This is part of a series called Postcards From Here, in which Harvard undergraduates talk about the changes brought on by the coronavirus pandemic.
Hayoung Ahn ’20
Hometown: Queens, N.Y.
Cambridge as home
“I miss being surrounded by people and moving around all day. I miss being able to have spontaneous conversations with friends that I would run into as I walked around campus. I loved moments where I would see someone I hadn’t seen in a while and just catch up on the spot. At the start of this semester, back in February, I made it one of my intentions to reach out to certain individuals and grab dinner with them one-on-one. Some of those dinners lasted two (sometimes even three) hours. There would be so much to discuss and talk about that we’d simply lose track of time. I’m really captivated by meaningful conversations and opportunities to connect with people on a deeper level, and I think that living on campus gave me lots of chances to seek fulfillment in that way. Over the course of the past four years, I’ve truly come to appreciate Cambridge as a home for me. I just wish I had a few more weeks to enjoy it.”
Weekly movie night
“Zoom, FaceTime, and Houseparty have also been amazing for video calls and making the most out of this situation. My friends and I try to get creative by incorporating more shared experiences. I’m doing a weekly movie night with my College roommate, where we take a night off and watch something on Netflix ‘together.’ I think that as a College senior, I already had a good sense of who I want to maintain contact with after we graduate. In a way, this quarantine just sped up that process.”
Wrapping things up
“I spend most days at my desk. Besides being a full-time student, I’m also a course teaching fellow, as well as a research assistant at a Harvard psychology lab. I have been continuing both jobs remotely. I’m also part of Harvard Yearbook Publications, and we have been busy collecting orders for the Class of 2020 Yearbook and preparing for a transition in leadership for next year.”
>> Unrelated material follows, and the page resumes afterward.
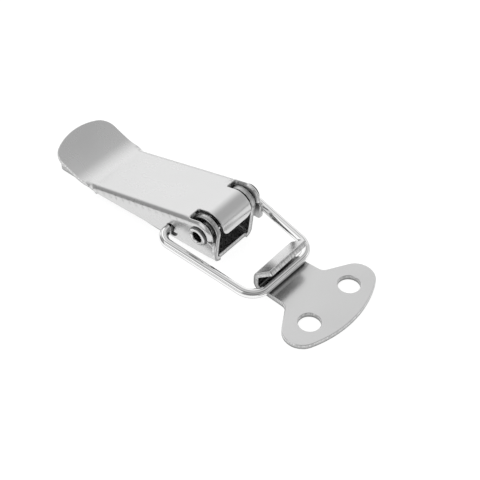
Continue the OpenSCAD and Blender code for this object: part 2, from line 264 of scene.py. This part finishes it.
def platedSteel(name, shared, tone, rough, cutTone, cutRough, drawn, recess, reach):
    material = bpy.data.materials.new(name)
    net = Net(material)
    place = net.add("ShaderNodeTexCoord", output="Object")
    skin = net.add("ShaderNodeAttribute", {"attribute_name": "skin"}, output="Vector")
    raw, _, across = net.parts(skin)
    cloud = net.noise(place, shared["cloudScale"], shared["cloudDetail"])
    grain = net.noise(place, shared["grainScale"])
    pits = net.noise(place, shared["pitScale"])
    lines = net.smooth(net.noise(skin, shared["lineScale"]), *shared["lineRange"])
    torn = net.smooth(across + shared["tornWander"] * lines, *shared["tornRange"])
    # Painted reflection, partly real: dark streaks along the wire, drawing marks that also stand in for dark
    # reflection lines.
    marks = drawn * net.smooth(net.noise(skin, shared["drawnScale"]), *shared["drawnRange"])

    def clouded(shares):
        return shares["plain"] + shares["cloud"] * cloud + shares["grain"] * grain

    face = tone * clouded(shared["faceTone"]) * (1 - marks)
    cutShares = shared["cutTone"]
    cut = cutTone * (cutShares["plain"] + cutShares["lines"] * lines) * (1 - cutShares["torn"] * torn)
    # Painted shade: the base colour darkens down to the closed tone where ambient occlusion finds a spot
    # closed in, as in slots, under the lever and inside the hook.
    light = net.add("ShaderNodeAmbientOcclusion", {"samples": shared["lightSamples"]},
                    {"Distance": reach}, "AO")
    closed = shared["closedTone"]
    opened = closed + (1 - closed) * net.smooth(light, shared["closedLight"], recess)
    level = (face + (cut - face) * raw) * opened
    dull = rough * clouded(shared["faceRough"])
    dull = dull + (cutRough + shared["tornRough"] * torn - dull) * raw
    relief = shared["relief"]
    height = relief["cloud"] * cloud + relief["grain"] * grain + relief["pits"] * pits
    height = height + relief["lines"] * lines * raw - relief["drawn"] * marks
    bump = net.add("ShaderNodeBump", {}, {"Strength": 1.0, "Distance": 1.0, "Height": height})
    steel = net.add("ShaderNodeBsdfPrincipled", {}, {
        "Base Color": level, "Metallic": 1.0, "Roughness": dull, "Normal": bump})
    net.add("ShaderNodeOutputMaterial", {}, (steel,))
    return material


materials = {name: platedSteel(name + "Plating", texture, **look) for name, look in plating.items()}
print("materials made")


# Shapes. Every length from here on is in millimetres until a mesh is stored.
def newPiece(name, points, faces, normals, skin, stands):
    # Stores the mesh with its own exact normals, and lets it ride and stand for its imported node.
    # Skin holds three numbers a point: how raw the metal is, which on the rivet is painted shade in
    # its bore and on its head flanks, and then two for the place along and across a cut edge, or round
    # the wire or the rivet.
    mesh = bpy.data.meshes.new(name)
    mesh.from_pydata((points / 1000).tolist(), [], faces)
    mesh.shade_smooth()
    mesh.normals_split_custom_set_from_vertices(normals.tolist())
    attribute = mesh.attributes.new("skin", "FLOAT_VECTOR", "POINT")
    attribute.data.foreach_set("vector", skin.astype(np.float32).ravel())
    mesh.materials.append(materials[stands["plating"]])
    piece = bpy.data.objects.new(name, mesh)
    bpy.context.collection.objects.link(piece)
    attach(piece, stands["body"])
    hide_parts(stands["node"])
    print(f"{name}: {len(points)} points, {len(faces)} faces")


def unit(vectors):
    return vectors / np.linalg.norm(vectors, axis=-1, keepdims=True)


def arc(centre, radius, start, end, step=6):
    # Points of a round stretch, from one angle to another in degrees, a point every few degrees.
    angles = np.radians(np.linspace(start, end, max(2, math.ceil(abs(end - start) / step) + 1)))
    return np.array(centre) + radius * np.column_stack([np.cos(angles), np.sin(angles)])


def hole(centre, diameter):
    # A closed ring for a round hole.
    return arc(centre, diameter / 2, 360, 0)[:-1]


def spaced(points, step):
    # The same open line with points added so that none are further apart than step.
    points = np.array(points, float)
    pieces = [np.linspace(a, b, max(1, math.ceil(np.linalg.norm(b - a) / step)), endpoint=False)
              for a, b in zip(points[:-1], points[1:])]
    return np.vstack([*pieces, points[-1:]])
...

Waiting for the storm to pass
“Since we live in New York, where the situation is particularly severe, I think that there is a lot of fear surrounding us and impacting our lifestyles. My parents have both been at home, no longer able to go to work. My younger brother is a senior in high school, and he has been taking his classes online, too. It feels like I’m on an indefinite spring break, and I’m just spending time at home, waiting for the storm to pass by. The streets are very empty. On my walks around my neighborhood, I’ve been able to walk on the roads without worrying about cars passing through. It’s a very strange atmosphere.”